What is required: Find every line in the records that holds the string "Blender". Copy each one.

Excerpted records:
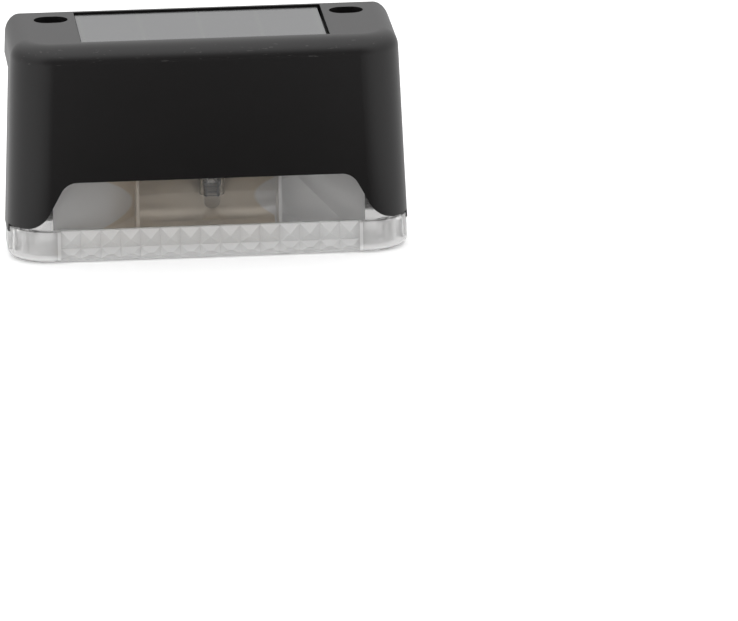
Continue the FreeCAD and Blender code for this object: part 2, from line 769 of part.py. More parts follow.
def make_led():
    top = "led_length"
    rim = "led_length - flange_thick"
    dome = turned("led_epoxy", [("0", "0", None), ("led_width / 2", "0", full_round("led_width")),
                                ("led_width / 2", rim, None), ("led_flange / 2", rim, None),
                                ("led_flange / 2", top, None), ("0", top, None)],
                  "led_side", LED_Y, "led_tip")
    leads = []
    for name, side in (("cup", "-"), ("post", "+")):
        across = around("led_side %s lead_pitch / 2" % side, "lead_width / 2")
        lead = box("lead_" + name, across, around(LED_Y, "lead_width / 2"),
                   ("led_tip + led_width", "%s + lead_stub" % BOARD_TOP))
        head = box("lead_head_" + name, across, around(LED_Y, "lead_head / 2"),
                   around("led_tip + led_width", "lead_head"))
        leads.append(fuse("led_lead_" + name, lead, head))
    frame = part("led_frame", group("led_leads", *leads))
    part("led_body", cut("led_clear", dome, frame))
    seat = "%s - collar_bottom" % MIRROR_TOP
    bore, wide_bore = "(led_width + fit_gap) / 2", "(led_flange + fit_gap) / 2"
    ledge = "led_tip + led_length - flange_thick - collar_bottom"
    part("led_collar", turned("collar", sharp([
        (bore, "0"), ("collar_width / 2", "0"), ("collar_width / 2", seat),
        ("collar_flange / 2", seat), ("collar_flange / 2", "%s + collar_rim" % seat),
        (wide_bore, "%s + collar_rim" % seat), (wide_bore, ledge), (bore, ledge)]),
        "led_side", LED_Y, "collar_bottom"))


def make_board():
    plate = box("board_plate", around("0", BOARD_HALF), around(LED_Y, "%s / 2" % BOARD_DEEP),
                (BOARD_UNDER, BOARD_TOP))
    holes, screws = [], []
    sizes = ("board_screw", "board_screw_length", "board_screw_head", "board_screw_tall")
    for name, side in (("left", "-"), ("right", "+")):
        x = "%s board_hole_spacing / 2" % side
        holes.append(rod("board_hole_" + name, "z", x, LED_Y, MIRROR_TOP, "board_hole", "height / 2"))
        holes.append(rod("lead_hole_" + name, "z", "led_side %s lead_pitch / 2" % side, LED_Y,
                         MIRROR_TOP, "lead_hole", "height / 2"))
        screws.append(screw("board_screw_" + name, x, LED_Y, "%s - board_screw_length" % BOARD_TOP,
                            "z", sizes, False))
    part("circuit_board", cut("board", plate, *holes))
    part("board_screws", group("board_screw_group", *screws))
    chip_x = "-board_hole_spacing / 4"
    legs = []
    for i in range(CHIP_LEGS):
        x = "%s + (%g) * leg_pitch" % (chip_x, i - (CHIP_LEGS - 1) / 2)
        legs.append(box("chip_leg_%d" % i, around(x, "leg_width / 2"),
                        around(LED_Y, "chip_deep / 2 + leg_reach"),
                        (BOARD_TOP, "%s + chip_tall / 2" % BOARD_TOP)))
    body = box("chip_body", around(chip_x, "%d * leg_pitch / 2" % CHIP_LEGS),
               around(LED_Y, "chip_deep / 2"), (BOARD_TOP, "%s + chip_tall" % BOARD_TOP))
    part("driver_chip", fuse("chip", body, *legs))
    rim, waist = "coil_width / 2", "coil_width / 2 - coil_groove"
    shelf = "coil_tall - coil_groove"
    part("inductor", turned("coil", sharp([
        ("0", "0"), (rim, "0"), (rim, "coil_groove"), (waist, "coil_groove"), (waist, shelf),
        (rim, shelf), (rim, "coil_tall"), ("0", "coil_tall")]),
        "board_hole_spacing / 4", LED_Y, BOARD_TOP))
    can_y = "%s - %s / 2 + can_width / 2 + fit_gap" % (LED_Y, BOARD_DEEP)
    part("capacitor", turned("can", sharp([
        ("0", "0"), ("can_width / 2", "0"), ("can_width / 2", "can_tall - can_edge"),
        ("can_width / 2 - can_edge", "can_tall"), ("0", "can_tall")]), "0", can_y, BOARD_TOP))


# ---- solar panel -------------------------------------------------------------------


def make_panel():
    x = around("-panel_shift", "panel_width / 2")
    y = ("%s + fit_gap" % RECESS_FRONT, "%s + fit_gap + panel_depth" % RECESS_FRONT)
    floor = "height - recess_drop"
    back = "%s + tape_thick" % floor
    face = "%s + substrate_thick" % back
    top = "%s + cell_thick + resin_thick" % face
    tape = box("tape_sheet", x, y, (floor, back))
    part("panel_tape", cut("tape", tape, rod("tape_hole", "z", "0", WIRE_Y, "height - slab",
                                             "wire_hole", "slab")))
    part("solar_substrate", box("substrate", x, y, (back, face)))
    strips = []
    pitch = "(panel_width - 2 * cell_margin + cell_gap) / %d" % CELL_STRIPS
    for i in range(CELL_STRIPS):
        left = "-panel_shift - panel_width / 2 + cell_margin + %d * %s" % (i, pitch)
        strips.append(box("strip_%d" % i, (left, "%s + %s - cell_gap" % (left, pitch)),
                          ("%s + cell_margin" % y[0], "%s - cell_margin" % y[1]),
                          (face, "%s + cell_thick" % face)))
    cells = part("solar_cells", group("strips", *strips))
    part("solar_resin", cut("resin", box("resin_sheet", x, y, (face, top)), cells))


# ---- battery and switch --------------------------------------------------------------


def make_battery():
    barrel = "cell_length - nub_tall"
    radius, end = "cell_width / 2", "cell_width / 2 - cell_edge"
    part("battery_cell", turned("aaa_cell", sharp([
        ("0", "0"), (end, "0"), (radius, "cell_edge"), (radius, "%s - cell_edge" % barrel),
        (end, barrel), ("nub_width / 2", barrel), ("nub_width / 2", "cell_length"),
        ("0", "cell_length")]), "-cell_length / 2", CELL_Y, CELL_Z, "x"))
    tabs = []
    for name, x in (("left", ("-cell_length / 2 - tab_thick", "-cell_length / 2")),
                    ("right", ("cell_length / 2", "cell_length / 2 + tab_thick"))):
        tabs.append(box("tab_" + name, x, around(CELL_Y, "tab_width / 2"),
                        around(CELL_Z, "tab_tall / 2")))
    part("battery_tabs", group("tab_pair", *tabs))
    wall_face = "%s + wall" % front("%s + foam_tall / 2" % CELL_Z)
    part("battery_foam", box("foam_block", around("0", "foam_width / 2"),
                             (wall_face, "%s - cell_width / 2" % CELL_Y),
                             around(CELL_Z, "foam_tall / 2")))


def make_switch():
    mid, high = "switch_side", "switch_height"
    shell = fuse("switch_shell",
                 box("switch_case", around(mid, "switch_width / 2"),
                     ("%s - switch_deep" % SWITCH_FACE, SWITCH_FACE),
                     around(high, "switch_tall / 2")),
                 box("switch_ears", around(mid, "ear_spacing / 2 + ear_screw"),
                     ("%s - ear_thick" % SWITCH_FACE, SWITCH_FACE), around(high, "switch_tall / 2")))
    holes = [box("switch_room", around(mid, "base_width / 2 + switch_travel / 2 + slot_gap"),
                 ("%s - base_thick - 2 * slot_gap" % SWITCH_FACE, "depth"),
                 around(high, "base_tall / 2 + slot_gap"))]
    for side, x in EARS.items():
        holes.append(rod("ear_hole_" + side, "y", x, "%s - 1" % SWITCH_FACE, high,
                         "ear_screw + fit_gap", "2"))
    part("switch_body", cut("switch_whole", shell, *holes))
    back = "%s - slot_gap" % SWITCH_FACE
    start = "%s - switch_travel / 2" % mid
    part("switch_slider", fuse(
        "slider",
        box("slider_base", around(start, "base_width / 2"), ("%s - base_thick" % back, back),
            around(high, "base_tall / 2")),
        box("slider_stem", around(start, "slider_width / 2"),
            (back, "%s - slider_sink" % BODY_REAR), around(high, "slider_width / 2"))))
    pins = [box("pin_%d" % place, around(pin_x(place), "pin_width / 2"),
                (PIN_END, "%s - switch_deep" % SWITCH_FACE), around(high, "pin_width / 2"))
            for place in (-1, 0, 1)]
    part("switch_terminals", group("pins", *pins))
    sizes = ("ear_screw", "ear_screw_length + ear_thick", "ear_head", "ear_head_tall")
    screws = [screw("ear_screw_" + side, x, "%s - ear_thick - ear_head_tall" % SWITCH_FACE, high,
                    "y", sizes, True) for side, x in EARS.items()]
    part("switch_screws", group("ear_screw_group", *screws))


# ---- wires -------------------------------------------------------------------------


def bent_wire(node, x):
    """A wire forward from a switch pin, round a quarter turn, then down to the board."""
    run = rod(node + "_run", "y", x, "%s - wire_bend" % PIN_END, "switch_height", "wire_width",
              "wire_bend")
    bend = doc.addObject("Part::Torus", node + "_bend")
    bend.Placement = FreeCAD.Placement(FreeCAD.Vector(), TURNS["x"].multiply(HALF_TURN))
    bend.Angle3 = 90
    bind(bend, x=x, y="%s - wire_bend" % PIN_END, z="switch_height - wire_bend",
         Radius1="wire_bend", Radius2="wire_width / 2")
    drop = rod(node + "_drop", "z", x, "%s - 2 * wire_bend" % PIN_END, BOARD_TOP, "wire_width",
               "switch_height - wire_bend - (%s)" % BOARD_TOP)
    part(node, fuse(node + "_whole", run, bend, drop))


def make_wires():
    for colour, side in (("red", "-"), ("black", "+")):
        node = "panel_wire_" + colour
        part(node, rod(node + "_run", "z", "%s wire_pitch / 2" % side, WIRE_Y, BOARD_TOP,
                       "wire_width", "height - recess_drop + tape_thick - (%s)" % BOARD_TOP))
        node = "battery_wire_" + colour
        part(node, rod(node + "_run", "z", "%s (cell_length / 2 + tab_thick + wire_width / 2)" % side,
                       CELL_Y, BOARD_TOP, "wire_width", "%s - (%s)" % (CELL_Z, BOARD_TOP)))
    bent_wire("switch_wire_yellow", pin_x(0))
    bent_wire("switch_wire_blue", pin_x(-1))


make_housing()
make_rear_cover()
make_cover_screws()
make_lens()
make_reflector()
make_led()
make_board()
make_panel()
make_battery()
make_switch()
make_wires()


# ---- hand-over -------------------------------------------------------------------


def check_and_write():
    """Stop on any failed object or shape, then write each sub-part."""
    doc.recompute()
    for thing in doc.Objects:
        if {"Invalid", "Error"} & set(thing.State):
            raise RuntimeError("failed object: %s %s" % (thing.Name, thing.State))
    os.makedirs("parts", exist_ok=True)
    for thing in parts:
        shape = thing.Shape
        if shape.isNull() or not shape.isValid() or shape.Volume < 1e-3:
            raise RuntimeError("bad shape: " + thing.Label)
    for thing in parts:
        thing.Shape.exportStep("parts/%s.step" % thing.Label)
        edges = thing.Shape.BoundBox
        print("%-20s solids %d  volume %9.1f  x %.2f..%.2f  y %.2f..%.2f  z %.2f..%.2f" % (
            thing.Label, len(thing.Shape.Solids), thing.Shape.Volume, edges.XMin, edges.XMax,
            edges.YMin, edges.YMax, edges.ZMin, edges.ZMax))


check_and_write()
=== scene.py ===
# %% [markdown]
# A solar fence light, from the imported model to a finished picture. The frame
# brings every moulding and every inner part at its true place, in metres. What
# is left for Blender is the finish of each surface, the small forms that the
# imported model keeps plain, such as the cross in a screw head, and the light of
# a plain studio.

# %% Open the frame
import json
import math

import bpy
from mathutils import Matrix, Vector


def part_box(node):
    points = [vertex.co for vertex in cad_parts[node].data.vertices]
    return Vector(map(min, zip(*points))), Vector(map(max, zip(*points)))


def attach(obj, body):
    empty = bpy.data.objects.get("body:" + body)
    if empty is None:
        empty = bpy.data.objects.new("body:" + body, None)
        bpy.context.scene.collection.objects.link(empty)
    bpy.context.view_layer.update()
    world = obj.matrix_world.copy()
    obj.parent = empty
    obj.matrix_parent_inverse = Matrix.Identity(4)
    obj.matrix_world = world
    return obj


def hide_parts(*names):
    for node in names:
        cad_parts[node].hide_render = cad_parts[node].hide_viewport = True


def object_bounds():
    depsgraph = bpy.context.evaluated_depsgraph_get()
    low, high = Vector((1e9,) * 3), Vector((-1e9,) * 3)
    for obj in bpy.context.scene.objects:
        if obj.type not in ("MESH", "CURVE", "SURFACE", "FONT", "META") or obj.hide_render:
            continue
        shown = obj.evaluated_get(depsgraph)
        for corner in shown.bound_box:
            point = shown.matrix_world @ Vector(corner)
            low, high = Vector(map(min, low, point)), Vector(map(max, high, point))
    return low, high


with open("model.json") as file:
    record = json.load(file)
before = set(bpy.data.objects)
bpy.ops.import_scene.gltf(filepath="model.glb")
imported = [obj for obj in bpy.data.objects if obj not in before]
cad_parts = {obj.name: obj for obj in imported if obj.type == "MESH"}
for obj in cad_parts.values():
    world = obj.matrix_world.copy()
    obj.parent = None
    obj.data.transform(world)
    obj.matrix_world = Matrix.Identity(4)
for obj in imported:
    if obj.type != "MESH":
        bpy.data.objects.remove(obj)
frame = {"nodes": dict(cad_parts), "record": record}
nodes = frame["nodes"]
cad_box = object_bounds()
low, high = Vector(cad_box[0]), Vector(cad_box[1])
print("nodes:", len(nodes), "size in mm:", [round(v * 1000, 1) for v in high - low])

# %% [markdown]
# The picture is a product shot through a long lens: lines that run back keep
# nearly their full spread. A camera could be set near and wide, or turned
# towards the corner of the frame where the light sits, but both would change
# the angles of the housing. So it stands three metres away, looks along the
# direction that shows the front from a little left and above, and is slid
# sideways and down until the light sits in the upper left of the frame.

# %% Camera
AZIMUTH = math.radians(5.142)
ELEVATION = math.radians(16.185)
ROLL = math.radians(-0.660)
DISTANCE = 3.0033
IMAGE_WIDTH = 738
FOCAL_PIXELS = 9948.5
MIDDLE = Vector((0, 0, 0.0325))
FRAME_RIGHT, FRAME_DOWN = 0.04996, 0.05312

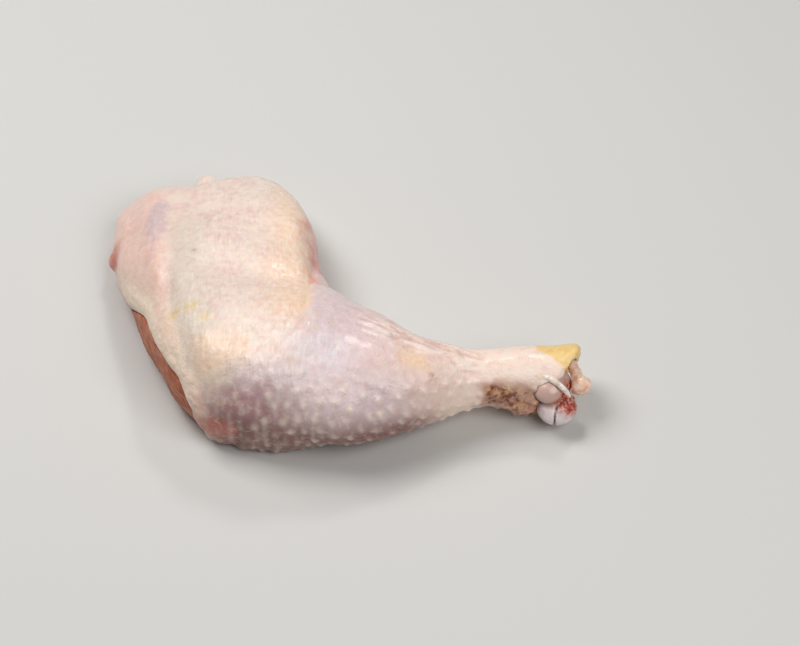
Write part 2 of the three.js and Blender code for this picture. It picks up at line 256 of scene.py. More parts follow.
def leg_field(x, y, z):
    thigh = melt(thigh_field(x, y, z), ellipsoid(x, y, z, *KNOB), KNOB_BLEND)
    thigh = melt(thigh, ellipsoid(x, y, z, *NUB), NUB_BLEND)
    drumstick = melt(drumstick_field(x, y, z), ellipsoid(x, y, z, *HEEL), HEEL_BLEND)
    from_knee = np.hypot(x - KNEE_BACK[0], y - KNEE_BACK[1])
    leg = melt(thigh, drumstick, BLEND_SHARP + BLEND_SOFT * smooth(from_knee, *BLEND_REACH))
    grooves = CREASE_DEPTH * hill(x - crease_x(y), CREASE_WIDTH)
    grooves = grooves + FOLD_DEPTH * hill(to_line(x, y, FOLD_LINE), FOLD_WIDTH)
    swell = 0.5 * np.sin(x * 0.19 + y * 0.07) * np.sin(y * 0.17 - x * 0.05 + z * 0.1)
    return leg + grooves * smooth(z, 14, 22) + swell


# %% [markdown]
# A surface net turns a field into a mesh. Space is divided into small cells. Each cell that the
# surface passes through gets one vertex, and each grid edge that the surface crosses gets one
# quad between the four cells round it. The vertices then slide along the field's slope until
# they lie on the surface, which makes it smooth. A finer grid gives a finer skin.

# %% From a field to a mesh


def slope(field, points):
    step = 0.05
    sides = []
    for axis in range(3):
        shift = np.zeros(3)
        shift[axis] = step
        sides.append(field(*(points + shift).T) - field(*(points - shift).T))
    return np.stack(sides, 1) / (2 * step)


def outwards(field, points):
    made = slope(field, points)
    return made / np.maximum(np.linalg.norm(made, axis=1, keepdims=True), 1e-6)


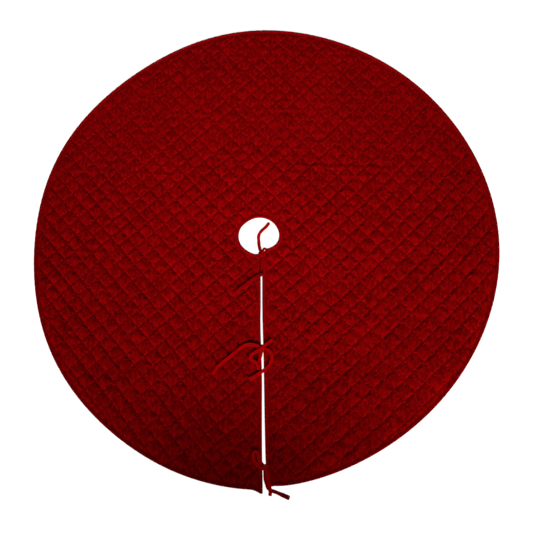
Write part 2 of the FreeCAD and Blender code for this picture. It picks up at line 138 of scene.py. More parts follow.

Solution for this exercise:
Continue the FreeCAD and Blender code for this object: part 2, from line 769 of part.py. More parts follow.
# is left for Blender is the finish of each surface, the small forms that the
Write part 2 of the three.js and Blender code for this picture. It picks up at line 256 of scene.py. More parts follow.
Write part 2 of the FreeCAD and Blender code for this picture. It picks up at line 138 of scene.py. More parts follow.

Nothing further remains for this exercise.